## Directions for this task
Your task is to return, exactly, the run of lines starting at the line holding "knob_spindle();" and ending at the line holding "bpy.data.objects.remove(obj)", both ends included and no other lines.

## Data for processing
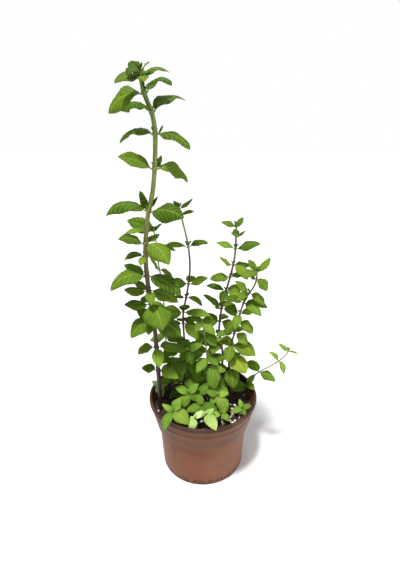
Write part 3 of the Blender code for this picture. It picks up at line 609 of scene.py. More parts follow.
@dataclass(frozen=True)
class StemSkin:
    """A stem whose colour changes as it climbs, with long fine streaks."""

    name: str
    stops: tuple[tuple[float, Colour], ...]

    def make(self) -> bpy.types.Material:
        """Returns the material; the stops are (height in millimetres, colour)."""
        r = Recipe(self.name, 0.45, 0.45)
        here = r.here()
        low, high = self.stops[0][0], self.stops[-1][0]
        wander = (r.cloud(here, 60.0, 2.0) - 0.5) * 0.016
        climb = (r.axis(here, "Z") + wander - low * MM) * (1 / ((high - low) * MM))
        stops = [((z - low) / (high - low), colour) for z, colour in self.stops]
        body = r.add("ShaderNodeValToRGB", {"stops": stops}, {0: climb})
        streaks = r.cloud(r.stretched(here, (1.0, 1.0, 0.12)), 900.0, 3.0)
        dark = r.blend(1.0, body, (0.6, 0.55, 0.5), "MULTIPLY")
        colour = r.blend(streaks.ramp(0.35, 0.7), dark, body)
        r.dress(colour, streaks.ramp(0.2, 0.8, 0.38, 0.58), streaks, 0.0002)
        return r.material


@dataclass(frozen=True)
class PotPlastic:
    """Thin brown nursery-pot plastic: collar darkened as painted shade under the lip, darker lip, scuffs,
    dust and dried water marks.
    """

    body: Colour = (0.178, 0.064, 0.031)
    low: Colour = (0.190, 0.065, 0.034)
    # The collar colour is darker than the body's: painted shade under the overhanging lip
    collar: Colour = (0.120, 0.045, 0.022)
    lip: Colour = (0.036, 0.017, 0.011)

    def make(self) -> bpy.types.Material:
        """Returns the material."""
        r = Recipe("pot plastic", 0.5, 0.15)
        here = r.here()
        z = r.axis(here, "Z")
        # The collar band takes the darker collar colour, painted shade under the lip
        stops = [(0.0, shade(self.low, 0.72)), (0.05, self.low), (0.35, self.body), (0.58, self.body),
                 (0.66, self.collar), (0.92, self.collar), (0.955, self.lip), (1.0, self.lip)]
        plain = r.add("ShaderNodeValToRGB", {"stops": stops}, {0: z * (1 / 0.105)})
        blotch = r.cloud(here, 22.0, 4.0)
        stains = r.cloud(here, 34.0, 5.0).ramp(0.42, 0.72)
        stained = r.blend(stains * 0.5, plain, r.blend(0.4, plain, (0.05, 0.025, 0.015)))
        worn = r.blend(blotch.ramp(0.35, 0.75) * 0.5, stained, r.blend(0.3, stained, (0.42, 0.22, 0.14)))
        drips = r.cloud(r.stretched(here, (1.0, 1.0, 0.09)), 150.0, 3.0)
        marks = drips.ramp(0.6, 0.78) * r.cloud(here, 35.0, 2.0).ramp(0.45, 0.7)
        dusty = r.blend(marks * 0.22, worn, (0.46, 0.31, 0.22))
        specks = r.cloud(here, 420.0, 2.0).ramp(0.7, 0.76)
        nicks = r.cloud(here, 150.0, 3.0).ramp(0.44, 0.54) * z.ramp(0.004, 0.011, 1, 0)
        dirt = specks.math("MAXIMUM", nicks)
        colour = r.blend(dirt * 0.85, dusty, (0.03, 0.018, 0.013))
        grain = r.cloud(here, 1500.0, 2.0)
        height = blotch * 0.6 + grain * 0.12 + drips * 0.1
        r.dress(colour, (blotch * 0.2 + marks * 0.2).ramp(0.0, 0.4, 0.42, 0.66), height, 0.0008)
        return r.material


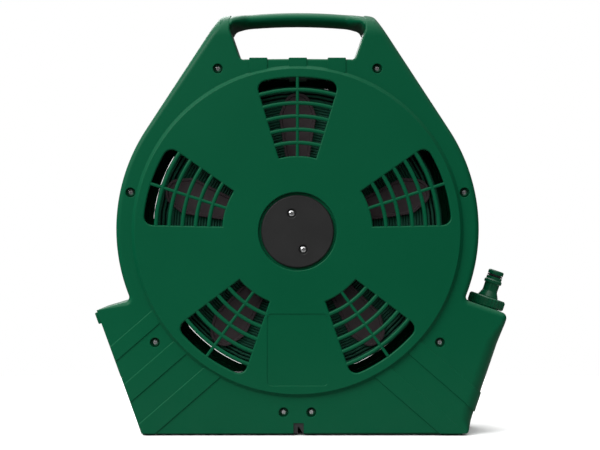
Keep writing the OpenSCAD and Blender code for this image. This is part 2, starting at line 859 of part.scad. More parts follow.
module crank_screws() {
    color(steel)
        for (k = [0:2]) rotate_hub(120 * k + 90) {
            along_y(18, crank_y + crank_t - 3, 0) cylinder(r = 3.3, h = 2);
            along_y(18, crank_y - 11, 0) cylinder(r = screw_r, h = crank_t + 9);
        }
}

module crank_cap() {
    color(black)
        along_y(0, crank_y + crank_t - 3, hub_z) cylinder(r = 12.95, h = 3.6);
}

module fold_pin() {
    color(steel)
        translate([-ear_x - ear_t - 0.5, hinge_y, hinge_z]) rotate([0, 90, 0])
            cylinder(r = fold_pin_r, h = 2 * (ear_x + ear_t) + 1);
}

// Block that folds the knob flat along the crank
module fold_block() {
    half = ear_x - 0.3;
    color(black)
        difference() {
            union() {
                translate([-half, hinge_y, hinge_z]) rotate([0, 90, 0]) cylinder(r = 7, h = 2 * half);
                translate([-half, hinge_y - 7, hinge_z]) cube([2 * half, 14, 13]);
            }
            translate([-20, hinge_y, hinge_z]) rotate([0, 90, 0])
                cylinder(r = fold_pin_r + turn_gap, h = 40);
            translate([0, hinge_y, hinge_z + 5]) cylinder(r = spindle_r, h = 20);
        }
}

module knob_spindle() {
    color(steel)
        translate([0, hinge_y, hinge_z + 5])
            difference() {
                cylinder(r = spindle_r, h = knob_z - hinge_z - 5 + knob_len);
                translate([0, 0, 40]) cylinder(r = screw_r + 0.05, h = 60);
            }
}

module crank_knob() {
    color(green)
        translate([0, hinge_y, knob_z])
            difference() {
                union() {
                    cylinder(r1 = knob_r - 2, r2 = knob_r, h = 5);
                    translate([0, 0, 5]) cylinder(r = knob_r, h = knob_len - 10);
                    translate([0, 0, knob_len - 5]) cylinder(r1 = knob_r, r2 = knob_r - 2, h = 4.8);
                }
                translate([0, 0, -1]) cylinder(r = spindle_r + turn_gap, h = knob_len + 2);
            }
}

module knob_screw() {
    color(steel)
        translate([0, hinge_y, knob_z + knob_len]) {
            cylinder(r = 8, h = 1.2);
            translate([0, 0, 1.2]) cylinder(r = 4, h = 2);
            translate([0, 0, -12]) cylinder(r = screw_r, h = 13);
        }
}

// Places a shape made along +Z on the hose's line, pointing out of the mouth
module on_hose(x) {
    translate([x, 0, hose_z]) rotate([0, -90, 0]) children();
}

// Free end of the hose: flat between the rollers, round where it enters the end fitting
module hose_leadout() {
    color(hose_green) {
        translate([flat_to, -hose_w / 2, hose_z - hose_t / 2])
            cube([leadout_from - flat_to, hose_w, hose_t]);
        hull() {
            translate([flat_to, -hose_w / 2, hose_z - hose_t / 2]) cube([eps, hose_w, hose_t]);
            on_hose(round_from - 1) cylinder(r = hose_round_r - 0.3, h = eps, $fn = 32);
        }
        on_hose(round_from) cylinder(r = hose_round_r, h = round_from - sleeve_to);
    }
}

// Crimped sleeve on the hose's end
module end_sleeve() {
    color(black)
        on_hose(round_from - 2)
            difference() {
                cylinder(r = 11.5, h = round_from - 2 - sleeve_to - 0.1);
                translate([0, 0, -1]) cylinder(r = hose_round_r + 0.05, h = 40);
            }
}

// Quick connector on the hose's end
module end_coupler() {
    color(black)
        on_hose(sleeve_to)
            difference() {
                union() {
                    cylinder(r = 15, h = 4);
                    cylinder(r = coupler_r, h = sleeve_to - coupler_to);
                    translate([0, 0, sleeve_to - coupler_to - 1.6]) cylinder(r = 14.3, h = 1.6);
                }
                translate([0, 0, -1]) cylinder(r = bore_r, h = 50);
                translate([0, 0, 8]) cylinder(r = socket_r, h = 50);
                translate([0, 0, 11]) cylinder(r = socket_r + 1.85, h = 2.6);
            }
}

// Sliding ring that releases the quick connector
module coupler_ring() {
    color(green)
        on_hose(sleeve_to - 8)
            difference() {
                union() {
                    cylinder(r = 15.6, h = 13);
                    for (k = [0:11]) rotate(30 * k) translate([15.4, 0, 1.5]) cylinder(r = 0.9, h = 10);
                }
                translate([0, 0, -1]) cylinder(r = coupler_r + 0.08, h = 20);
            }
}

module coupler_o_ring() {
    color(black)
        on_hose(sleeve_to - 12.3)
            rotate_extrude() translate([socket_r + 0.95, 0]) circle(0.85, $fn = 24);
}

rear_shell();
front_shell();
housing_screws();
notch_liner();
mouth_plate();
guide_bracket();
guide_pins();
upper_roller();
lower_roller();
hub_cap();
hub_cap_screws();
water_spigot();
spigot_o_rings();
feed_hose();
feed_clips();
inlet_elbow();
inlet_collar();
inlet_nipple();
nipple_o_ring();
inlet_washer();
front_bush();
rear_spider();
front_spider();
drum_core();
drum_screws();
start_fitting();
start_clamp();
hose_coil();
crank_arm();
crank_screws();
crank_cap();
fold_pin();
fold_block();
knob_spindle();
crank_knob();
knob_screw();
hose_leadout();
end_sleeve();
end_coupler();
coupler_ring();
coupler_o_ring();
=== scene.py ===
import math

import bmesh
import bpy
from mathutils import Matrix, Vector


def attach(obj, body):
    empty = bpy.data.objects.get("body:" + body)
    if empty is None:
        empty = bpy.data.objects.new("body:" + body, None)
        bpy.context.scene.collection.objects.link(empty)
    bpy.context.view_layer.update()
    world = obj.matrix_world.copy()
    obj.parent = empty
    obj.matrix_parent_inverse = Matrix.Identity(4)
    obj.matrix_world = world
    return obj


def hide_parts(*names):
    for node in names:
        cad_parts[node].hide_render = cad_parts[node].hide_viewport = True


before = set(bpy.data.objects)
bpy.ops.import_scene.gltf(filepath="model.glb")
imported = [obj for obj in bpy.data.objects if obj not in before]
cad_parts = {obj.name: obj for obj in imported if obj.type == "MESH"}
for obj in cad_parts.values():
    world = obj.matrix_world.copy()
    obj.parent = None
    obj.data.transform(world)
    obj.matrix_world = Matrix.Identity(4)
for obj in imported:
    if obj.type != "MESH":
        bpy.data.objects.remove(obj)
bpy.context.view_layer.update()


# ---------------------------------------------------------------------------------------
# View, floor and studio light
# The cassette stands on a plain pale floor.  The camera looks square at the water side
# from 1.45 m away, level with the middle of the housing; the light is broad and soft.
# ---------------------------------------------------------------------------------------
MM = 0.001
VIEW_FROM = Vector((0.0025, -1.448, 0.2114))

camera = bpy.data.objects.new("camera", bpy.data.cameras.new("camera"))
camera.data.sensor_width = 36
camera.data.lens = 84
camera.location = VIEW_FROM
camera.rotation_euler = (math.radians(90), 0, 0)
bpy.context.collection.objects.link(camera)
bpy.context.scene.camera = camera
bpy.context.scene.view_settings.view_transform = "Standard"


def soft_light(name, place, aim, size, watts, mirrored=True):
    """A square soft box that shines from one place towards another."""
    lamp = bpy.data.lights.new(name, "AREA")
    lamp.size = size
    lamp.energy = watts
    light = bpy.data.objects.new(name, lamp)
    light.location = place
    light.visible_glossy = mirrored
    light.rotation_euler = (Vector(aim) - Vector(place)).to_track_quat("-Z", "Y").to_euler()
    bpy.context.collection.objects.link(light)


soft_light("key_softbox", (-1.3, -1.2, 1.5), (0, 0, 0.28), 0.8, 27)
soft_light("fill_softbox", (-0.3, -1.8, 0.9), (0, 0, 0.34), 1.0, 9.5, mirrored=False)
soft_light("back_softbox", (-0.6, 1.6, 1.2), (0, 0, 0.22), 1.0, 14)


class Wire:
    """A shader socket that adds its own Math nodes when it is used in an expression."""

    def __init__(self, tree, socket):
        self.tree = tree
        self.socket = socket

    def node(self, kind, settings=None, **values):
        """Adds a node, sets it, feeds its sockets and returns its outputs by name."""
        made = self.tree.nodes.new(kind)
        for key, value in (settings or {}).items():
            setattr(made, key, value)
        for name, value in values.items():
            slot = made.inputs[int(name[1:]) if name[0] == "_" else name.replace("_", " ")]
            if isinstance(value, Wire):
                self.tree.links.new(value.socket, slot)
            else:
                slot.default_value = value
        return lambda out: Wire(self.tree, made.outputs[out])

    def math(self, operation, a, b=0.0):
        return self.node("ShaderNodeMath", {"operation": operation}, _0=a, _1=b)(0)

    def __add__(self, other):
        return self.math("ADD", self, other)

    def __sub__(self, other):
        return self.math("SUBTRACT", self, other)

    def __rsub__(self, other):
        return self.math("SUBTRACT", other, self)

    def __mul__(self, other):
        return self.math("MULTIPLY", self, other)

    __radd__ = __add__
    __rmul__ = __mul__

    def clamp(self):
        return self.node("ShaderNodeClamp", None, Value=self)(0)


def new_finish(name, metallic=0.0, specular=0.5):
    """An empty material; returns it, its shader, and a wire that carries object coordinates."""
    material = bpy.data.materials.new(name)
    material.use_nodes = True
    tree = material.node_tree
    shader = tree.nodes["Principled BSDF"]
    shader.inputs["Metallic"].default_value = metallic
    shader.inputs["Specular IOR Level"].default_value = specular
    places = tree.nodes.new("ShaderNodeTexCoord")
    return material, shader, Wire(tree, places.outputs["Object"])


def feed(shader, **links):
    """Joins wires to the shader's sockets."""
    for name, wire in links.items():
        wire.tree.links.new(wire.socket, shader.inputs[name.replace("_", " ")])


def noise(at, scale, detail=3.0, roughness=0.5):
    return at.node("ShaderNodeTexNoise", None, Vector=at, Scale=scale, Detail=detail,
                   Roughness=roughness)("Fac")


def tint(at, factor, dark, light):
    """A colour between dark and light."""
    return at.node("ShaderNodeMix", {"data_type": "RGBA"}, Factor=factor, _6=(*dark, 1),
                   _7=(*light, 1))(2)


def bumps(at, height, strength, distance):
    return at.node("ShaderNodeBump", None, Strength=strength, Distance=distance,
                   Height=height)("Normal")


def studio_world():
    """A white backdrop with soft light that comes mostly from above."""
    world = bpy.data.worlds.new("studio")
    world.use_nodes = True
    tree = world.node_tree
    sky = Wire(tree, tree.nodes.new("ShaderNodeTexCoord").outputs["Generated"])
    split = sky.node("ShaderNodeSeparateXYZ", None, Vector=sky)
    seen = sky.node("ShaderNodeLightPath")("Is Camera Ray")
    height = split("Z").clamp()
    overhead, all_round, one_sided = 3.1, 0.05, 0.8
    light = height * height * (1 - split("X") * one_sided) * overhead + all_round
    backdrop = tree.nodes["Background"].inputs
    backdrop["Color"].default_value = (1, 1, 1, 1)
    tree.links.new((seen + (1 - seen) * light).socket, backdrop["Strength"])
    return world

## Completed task
knob_spindle();
crank_knob();
knob_screw();
hose_leadout();
end_sleeve();
end_coupler();
coupler_ring();
coupler_o_ring();
=== scene.py ===
import math

import bmesh
import bpy
from mathutils import Matrix, Vector


def attach(obj, body):
    empty = bpy.data.objects.get("body:" + body)
    if empty is None:
        empty = bpy.data.objects.new("body:" + body, None)
        bpy.context.scene.collection.objects.link(empty)
    bpy.context.view_layer.update()
    world = obj.matrix_world.copy()
    obj.parent = empty
    obj.matrix_parent_inverse = Matrix.Identity(4)
    obj.matrix_world = world
    return obj


def hide_parts(*names):
    for node in names:
        cad_parts[node].hide_render = cad_parts[node].hide_viewport = True


before = set(bpy.data.objects)
bpy.ops.import_scene.gltf(filepath="model.glb")
imported = [obj for obj in bpy.data.objects if obj not in before]
cad_parts = {obj.name: obj for obj in imported if obj.type == "MESH"}
for obj in cad_parts.values():
    world = obj.matrix_world.copy()
    obj.parent = None
    obj.data.transform(world)
    obj.matrix_world = Matrix.Identity(4)
for obj in imported:
    if obj.type != "MESH":
        bpy.data.objects.remove(obj)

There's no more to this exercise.